Adopt an Anti-Inflammatory Diet  Low Sugar · Organic · High Fiber · High Antioxidant · Full of Healthy Fats · Cage-Free Eggs · Grass-Fed Meats · Nuts & Seeds · Avocados · Coconut Oil

Avoid the Consumption of Toxins  Sugar · Refined Grains · Vegetable Oils or Fried Foods · Soda or Anything Artificially Sweetened · Too Much Alcohol · Too Much Caffeine · Tobacco Products · Drugs or Pharmaceuticals · Heavy Metals or Fluoride

Eat Foods that Counterbalance the Stress on Your Liver  Bitterness or sourness is usually a sign that beneficial enzymes are present. These enzymes nourish digestive organs – liver, gallbladder & spleen. Sour foods are high in essential minerals that act as a counterbalance to reduce heavy metals in the blood.

Probiotic Foods: Kombucha · Kefir · Cultured Veggies · Bitter Greens [Mustard Greens], Chicory Arugula, Dandelion Greens and Collard Greens

Cruciferous Vegetables: Chlorella · Cabbage · Cauliflower · Brussels Sprouts · Kale · Broccoli

Fresh Herbs: Turmeric · Parsley · Cilantro · Oregano

Antioxidant Fruits: Blueberries · Raspberries · Melons · Pineapple

Local Raw Honey · Green Tea · Coconut Oil · Apple Cider Vinegar: Help reduce inflammation, detoxes the liver & helps with digestion.

Pain of Peptic Ulcers

One very painful disorder of the digestive system is the peptic ulcer.

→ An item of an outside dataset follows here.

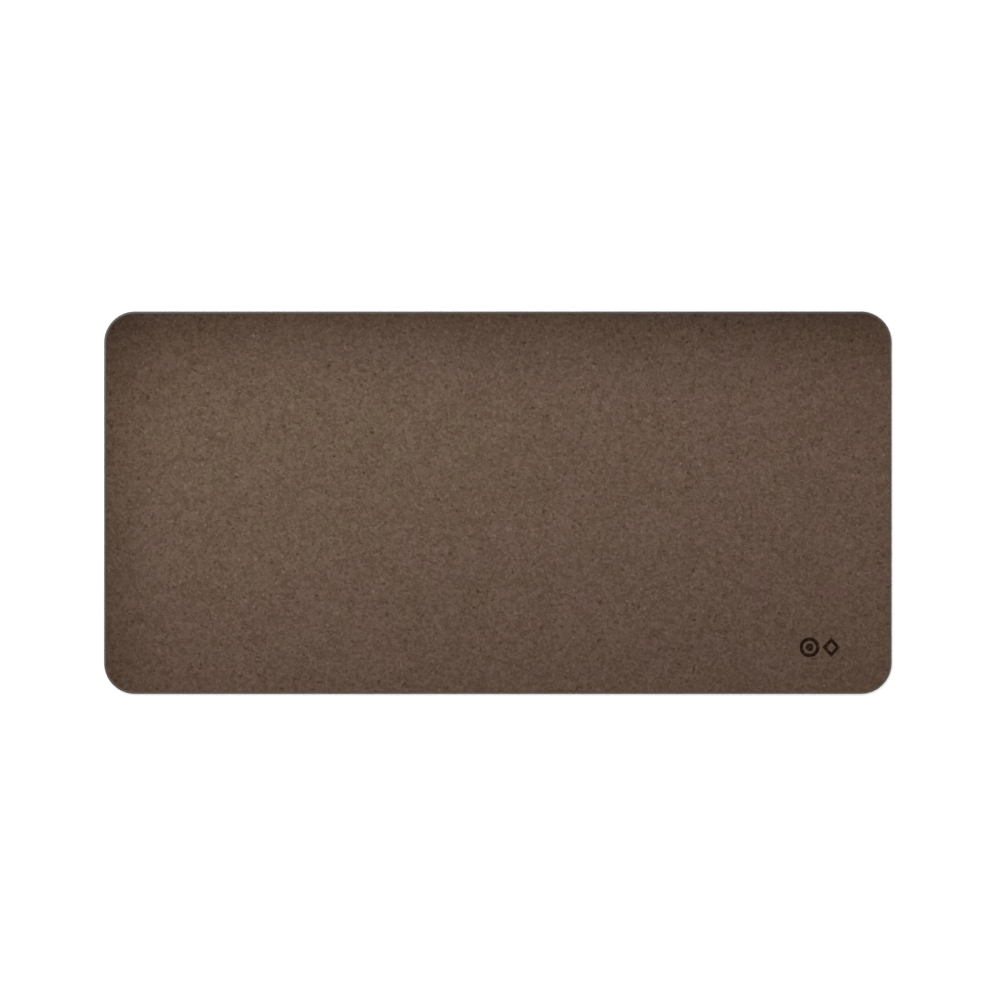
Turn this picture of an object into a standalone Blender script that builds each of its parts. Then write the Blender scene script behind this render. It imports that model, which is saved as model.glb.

Sores, or ulcers occur in the lining of the stomach or in the first part of the small intestine called the duodenum. Sufferers may experience a burning, aching pain that feels like hunger in between the belly button and the breastbone. Sometimes this pain extends all the way into your back. Symptoms may also appear as heartburn, bloating, nausea, or vomiting. If you don’t deal with the stress at the root of the problem, it’s like putting a piece of black tape over the “check engine” light in your car.

Taking NSAIDs like Aleve and Ibuprofen can cause ulcers without any warning. Even if you religiously eat food when you take them, they can still cause perforations, sore, and ulcers in the digestive tract. Most ulcers, however are caused by stress from H. Pylori bacteria. Unless this bacterium is treated, it will continue to create sores (ulcers) in your digestive tract. Although many ulcers heal on their own, don’t ignore warning signs. Left untreated, ulcers can lead to intestinal bleeding or perforation, or scarring that blocks the passageway from the stomach to the small intestine.

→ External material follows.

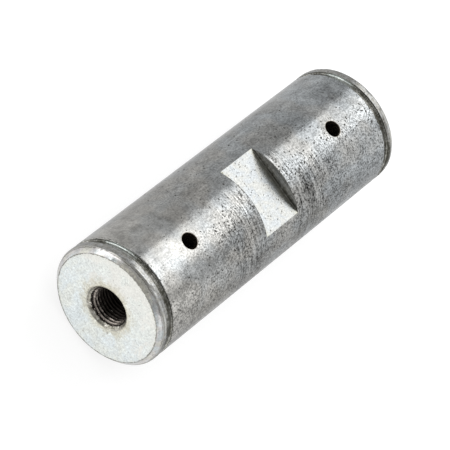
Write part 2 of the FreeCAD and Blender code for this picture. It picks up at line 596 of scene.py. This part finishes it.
def ground_steel():
    """The ground cylinder: dark steel under plating thinned by wear, with painted shade on one flank.

    It is smooth and cloudy on one side and turns grainy and pitted round to the other. Its ends are
    less dirty than its middle, a painted highlight widens its bright band at the near end, and fine grinding
    rings show beside the notch.
    """
    s = Surface("ground_steel")
    x, _, z = s.axes()
    angle = s.turn()
    middle = s.from_middle()
    clouds = s.noise(0.11, 4, 0.6, shift=(3, 8, 1), warp=0.6)
    patches = s.noise(0.45, 4, 0.65, shift=(11, 2, 7), warp=0.4)
    grain = s.noise(1.9, 2, 0.55, shift=(5, 5, 9))
    salt = s.remap(s.noise(2.3, 1.5, 0.5, shift=(15, 2, 9)), 0.38, 0.62, -1.0, 1.0)
    rings = s.noise(2.0, 3, 0.7, stretch=(1, 0.04, 0.04), shift=(0, 3, 1))
    streaks = s.noise(1.0, 3, 0.6, stretch=(0.06, 1, 1), shift=(4, 0, 2))
    turn = s.plus(angle, s.wave(clouds, 0.35))
    coarse = s.times(s.remap(turn, -0.45, 0.15), s.remap(turn, 2.0, 2.8, 1.0, 0.0))
    along = s.plus(x, s.wave(patches, 5.0))
    near_clean = s.remap(along, -33.0, -18.0, 1.0, 0.0)
    far_clean = s.remap(along, 22.0, 38.0)
    by_notch = s.band(s.plus(middle, s.wave(clouds, 4.0)), 6.0, 17.0, 2.5)
    ring_zone = s.times(by_notch, s.remap(turn, -0.45, -0.1))
    crowded = s.remap(s.noise(0.16, 3, 0.6, shift=(20, 1, 3)), 0.35, 0.6, 0.15, 0.52)
    share = s.times(s.plus(crowded, s.times(by_notch, 0.30)), s.remap(near_clean, 0, 1, 1.0, 0.35))
    share = s.times(share, s.remap(coarse, 0, 1, 0.25, 1.0))
    share = s.times(share, s.remap(along, -42.0, -30.0, 0.4, 1.0))
    by_groove = s.remap(s.plus(middle, s.wave(patches, 0.7)), GROOVE_INNER_X - 0.9, GROOVE_INNER_X - 0.2)
    share = s.plus(share, s.times(by_groove, s.remap(clouds, 0.36, 0.52, 0.0, 0.8)))
    pitted = s.math("MAXIMUM", pits(s, 1.15, share, (1, 9, 4)), pits(s, 1.75, share, (8, 3, 4)))
    lengthwise = scratches(s, 0.05, 1.0, 0.70, (4, 3, 2))
    slanting = scratches(s, 0.55, 0.8, 0.71, (9, 1, 5))
    scored = s.math("MAXIMUM", lengthwise, slanting)
    polished = s.times(s.remap(along, -28.0, -18.0, 1.0, 0.0), s.remap(turn, 0.30, 0.50, 1.0, 0.0))
    contrast = s.times(s.remap(coarse, 0, 1, 0.18, 0.37), s.remap(polished, 0, 1, 1.0, 0.55))
    cloudy = s.remap(middle, 8.0, 40.0, 0.14, 0.30)
    tone = s.plus(
        1.0,
        s.times(s.wave(clouds, 1.0), cloudy),
        s.wave(patches, 0.24),
        s.wave(streaks, 0.08),
        s.times(salt, contrast),
        s.times(s.wave(rings, 0.7), ring_zone),
        s.times(scored, 0.25))
    rim_clean = s.times(s.remap(along, -41.0, -34.0, 0.28, 0.0), s.remap(turn, 0.05, 0.5))
    # Painted highlight: a lighter band beside the bright band at the near end, on the -Y side, widening it.
    painted_highlight_wedge = s.times(s.band(angle, 0.13, 0.36, 0.06), s.remap(x, -36.0, -27.0, 0.40, 0.0))
    # Clean ends, plus the painted highlight at the near end.
    clean_and_painted_highlight = s.plus(1.0, s.times(near_clean, 0.20), s.times(far_clean, 0.06), rim_clean, painted_highlight_wedge)
    tone = s.times(tone, clean_and_painted_highlight)
    tone = s.times(tone, s.remap(s.times(by_notch, coarse), 0, 1, 1.0, 0.86))
    low_flank = s.remap(turn, 0.95, 1.30)
    # Painted shade: the -Y flank is darkened, most at the near end. The smears on it are real streaks.
    painted_flank_shade = s.remap(x, -32.0, -26.0, -0.30, -0.05)
    smears = s.noise(0.5, 4, 0.65, stretch=(0.35, 1, 1), shift=(7, 7, 2), warp=0.5)
    tone = s.times(tone, s.plus(1.0, s.times(low_flank, s.plus(painted_flank_shade, s.wave(smears, 0.45)))))
    drift = s.noise(0.15, 1, 0.5, shift=(2, 30, 5))
    away = s.remap(s.math("ABSOLUTE", angle), 0.1, 0.7, 0.1, 1.2)
    lengthways = s.remap(x, -40.0, 40.0, -0.5, 0.5, smooth=False)
    cooler = s.plus(s.remap(drift, 0.36, 0.64, 0.15, 0.85), s.times(away, lengthways))
    tint = s.blend(cooler, (0.246, 0.242, 0.230), (0.228, 0.240, 0.246))
    ragged = s.wave(patches, 0.8)
    stains = s.plus(
        s.times(s.smudge(-27.0, 1.05, 8.0, 0.22, ragged), 0.5),
        s.times(s.smudge(12.0, 1.02, 8.0, 0.20, ragged), 0.55),
        s.smudge(30.0, 2.60, 11.0, 0.40, ragged),
        s.smudge(-14.0, -2.50, 10.0, 0.45, ragged))
    colour = s.blend(s.times(stains, 0.7), tint, (0.135, 0.130, 0.112))
    colour = s.shade(colour, tone)
    colour = s.blend(s.times(pitted, 0.85), colour, (0.045, 0.042, 0.038))
    lip = s.band(s.plus(middle, s.wave(salt, 0.03)), NOTCH_HALF_WIDTH, NOTCH_HALF_WIDTH + 0.16, 0.03)
    lip = s.times(lip, s.remap(z, NOTCH_FLOOR + 0.4, NOTCH_FLOOR + 0.9, 0.0, 0.75))
    colour = s.blend(lip, colour, (0.07, 0.066, 0.055))
    s.shader.inputs["Specular Tint"].default_value = (0.74, 0.74, 0.74, 1)
    roughness = s.plus(
        0.21,
        s.wave(patches, 0.05),
        s.times(coarse, 0.05),
        s.times(pitted, 0.25))
    bumpy = s.times(s.remap(coarse, 0, 1, 0.5, 1.3), s.remap(polished, 0, 1, 1.0, 0.35))
    height = s.plus(
        s.times(s.times(grain, 0.030), bumpy),
        s.times(s.times(rings, ring_zone), 0.020),
        s.times(streaks, 0.008),
        s.times(patches, 0.03),
        s.times(scored, -0.012),
        s.times(pitted, -0.05))
    return s.finish(colour, roughness, height)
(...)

In addition, the presence of H. Pylori bacteria in your body can cause a B12 deficiency if the H. Pylori bacteria damages the parietal cells which produce intrinsic factor required to absorb B12 from your food. In fact, many people suffering from pernicious anemia (severe inability to absorb B12) have the H. Pylori bacteria in their bodies, but it has been undetected as yet. If left untreated, this bacterium can set up a long-term inflammatory response in the body. Italian researchers found a positive link between the presence of H. Pylori and ultimately contracting heart disease. So grabbing a pack of Zantac (or any other acid reducer) to eliminate heartburn or treat a gnawing pain in your stomach is a dangerous game of Russian roulette.

If you are regularly taking acid reducing medications, you won’t be absorbing the nutrients from your food that are necessary for your health! Acid isn’t the problem! If you are taking NSAIDs, you must stop or at least slow down. You aren’t doing your stomach any favors. If you only take them occasionally, but still have ulcer issues, then you probably have the H. Pylori bacteria messing things up inside. Even deeper than that; why is that bacteria in there in the first place? Usually it is as a result of an intestinal imbalance or overgrowth. That is where you must start treating your ulcer—at the root of the intestinal imbalance.

1 Drink 12 glasses of filtered water every single day.

2 Stop drinking all milk, juice, and coffee.

3 Take a good quality probiotic every day.

4 Stop all sugar until the problem gets better (sodas, sweet tea, processed foods, cereals).

5 Take vitamin C regularly as it destroys the H. Pylori bacteria.